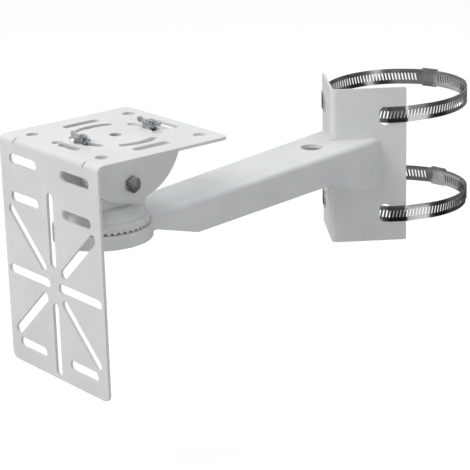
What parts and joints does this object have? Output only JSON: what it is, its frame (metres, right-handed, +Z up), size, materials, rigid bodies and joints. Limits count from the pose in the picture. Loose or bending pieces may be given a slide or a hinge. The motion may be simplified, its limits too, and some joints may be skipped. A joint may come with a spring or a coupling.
{
  "type": "camera corner mount",
  "caption": "Bracket that straps to a pole with worm-drive clamps and carries an L-shaped camera plate on a pan and tilt head at the end of an arm.",
  "frame": {"origin": "on the pole's axis, level with the middle of the corner plate", "axes": "+Z up along the pole, the arm points along -Y, +X to the right seen from the camera plate's end"},
  "size_m": [0.1317, 0.4543, 0.169],
  "materials": {
    "white_powder_coat": "satin",
    "zinc_plated_steel": "bright",
    "dark_plated_steel": "dull",
    "stainless_steel": "bright"
  },
  "bodies": {
    "bracket": {"corner_plate": "white_powder_coat", "arm": "white_powder_coat", "upper_band": "stainless_steel", "upper_housing": "stainless_steel", "lower_band": "stainless_steel", "lower_housing": "stainless_steel"},
    "pan_head": {"turret": "white_powder_coat", "pan_bolt": "zinc_plated_steel", "pan_lock_washer": "zinc_plated_steel", "pan_washer": "zinc_plated_steel"},
    "tilt_head": {"tilt_yoke": "white_powder_coat", "tilt_bolt": "dark_plated_steel", "tilt_washer": "zinc_plated_steel", "tilt_lock_washer": "zinc_plated_steel", "tilt_nut": "zinc_plated_steel", "plate_bolts": "zinc_plated_steel", "plate_washers": "zinc_plated_steel"},
    "swivel_plate": {"camera_plate": "white_powder_coat"},
    "front_nut": {"front_wing_nut": "zinc_plated_steel"},
    "rear_nut": {"rear_wing_nut": "zinc_plated_steel"},
    "upper_clamp_screw": {"upper_screw": "zinc_plated_steel"},
    "lower_clamp_screw": {"lower_screw": "zinc_plated_steel"}
  },
  "joints": [
    {"name": "pan", "type": "hinge", "parent": "bracket", "child": "pan_head", "pos_m": [0, -0.33615, 0.0199], "axis": [0, 0, 1], "range_deg": [-60, 79]},
    {"name": "tilt", "type": "hinge", "parent": "pan_head", "child": "tilt_head", "pos_m": [0.00241, -0.32205, 0.0475], "axis": [0.9857, -0.1685, 0], "range_deg": [-30, 7]},
    {"name": "plate_swivel", "type": "hinge", "parent": "tilt_head", "child": "swivel_plate", "pos_m": [0.00241, -0.32205, 0.0791], "axis": [0, 0, 1], "range_deg": [-32, 32]},
    {"name": "front_nut_turn", "type": "hinge", "parent": "tilt_head", "child": "front_nut", "pos_m": [-0.00241, -0.35025, 0.0801], "axis": [0, 0, 1], "continuous": true},
    {"name": "rear_nut_turn", "type": "hinge", "parent": "tilt_head", "child": "rear_nut", "pos_m": [0.00723, -0.29386, 0.0801], "axis": [0, 0, 1], "continuous": true},
    {"name": "upper_screw_turn", "type": "hinge", "parent": "bracket", "child": "upper_clamp_screw", "pos_m": [-0.00762, 0.06203, 0.04369], "axis": [-0.9925, -0.1219, 0], "continuous": true},
    {"name": "lower_screw_turn", "type": "hinge", "parent": "bracket", "child": "lower_clamp_screw", "pos_m": [0.00218, 0.06246, -0.0403], "axis": [-0.9994, 0.0349, 0], "continuous": true}
  ]
}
#####
■ **WHAT NEEDS TO BE DONE**:
Copy out the whole listing, exactly as written.

■ **WORKED ANSWER**:
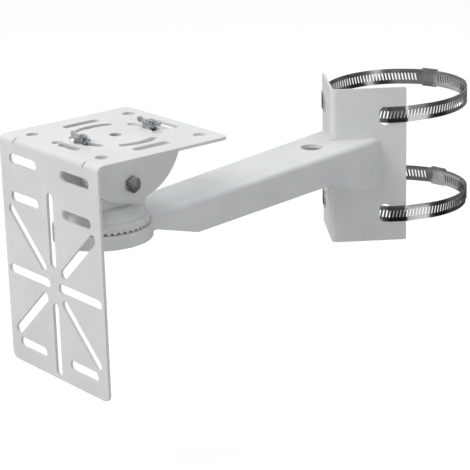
What parts and joints does this object have? Output only JSON: what it is, its frame (metres, right-handed, +Z up), size, materials, rigid bodies and joints. Limits count from the pose in the picture. Loose or bending pieces may be given a slide or a hinge. The motion may be simplified, its limits too, and some joints may be skipped. A joint may come with a spring or a coupling.
{
  "type": "camera corner mount",
  "caption": "Bracket that straps to a pole with worm-drive clamps and carries an L-shaped camera plate on a pan and tilt head at the end of an arm.",
  "frame": {"origin": "on the pole's axis, level with the middle of the corner plate", "axes": "+Z up along the pole, the arm points along -Y, +X to the right seen from the camera plate's end"},
  "size_m": [0.1317, 0.4543, 0.169],
  "materials": {
    "white_powder_coat": "satin",
    "zinc_plated_steel": "bright",
    "dark_plated_steel": "dull",
    "stainless_steel": "bright"
  },
  "bodies": {
    "bracket": {"corner_plate": "white_powder_coat", "arm": "white_powder_coat", "upper_band": "stainless_steel", "upper_housing": "stainless_steel", "lower_band": "stainless_steel", "lower_housing": "stainless_steel"},
    "pan_head": {"turret": "white_powder_coat", "pan_bolt": "zinc_plated_steel", "pan_lock_washer": "zinc_plated_steel", "pan_washer": "zinc_plated_steel"},
    "tilt_head": {"tilt_yoke": "white_powder_coat", "tilt_bolt": "dark_plated_steel", "tilt_washer": "zinc_plated_steel", "tilt_lock_washer": "zinc_plated_steel", "tilt_nut": "zinc_plated_steel", "plate_bolts": "zinc_plated_steel", "plate_washers": "zinc_plated_steel"},
    "swivel_plate": {"camera_plate": "white_powder_coat"},
    "front_nut": {"front_wing_nut": "zinc_plated_steel"},
    "rear_nut": {"rear_wing_nut": "zinc_plated_steel"},
    "upper_clamp_screw": {"upper_screw": "zinc_plated_steel"},
    "lower_clamp_screw": {"lower_screw": "zinc_plated_steel"}
  },
  "joints": [
    {"name": "pan", "type": "hinge", "parent": "bracket", "child": "pan_head", "pos_m": [0, -0.33615, 0.0199], "axis": [0, 0, 1], "range_deg": [-60, 79]},
    {"name": "tilt", "type": "hinge", "parent": "pan_head", "child": "tilt_head", "pos_m": [0.00241, -0.32205, 0.0475], "axis": [0.9857, -0.1685, 0], "range_deg": [-30, 7]},
    {"name": "plate_swivel", "type": "hinge", "parent": "tilt_head", "child": "swivel_plate", "pos_m": [0.00241, -0.32205, 0.0791], "axis": [0, 0, 1], "range_deg": [-32, 32]},
    {"name": "front_nut_turn", "type": "hinge", "parent": "tilt_head", "child": "front_nut", "pos_m": [-0.00241, -0.35025, 0.0801], "axis": [0, 0, 1], "continuous": true},
    {"name": "rear_nut_turn", "type": "hinge", "parent": "tilt_head", "child": "rear_nut", "pos_m": [0.00723, -0.29386, 0.0801], "axis": [0, 0, 1], "continuous": true},
    {"name": "upper_screw_turn", "type": "hinge", "parent": "bracket", "child": "upper_clamp_screw", "pos_m": [-0.00762, 0.06203, 0.04369], "axis": [-0.9925, -0.1219, 0], "continuous": true},
    {"name": "lower_screw_turn", "type": "hinge", "parent": "bracket", "child": "lower_clamp_screw", "pos_m": [0.00218, 0.06246, -0.0403], "axis": [-0.9994, 0.0349, 0], "continuous": true}
  ]
}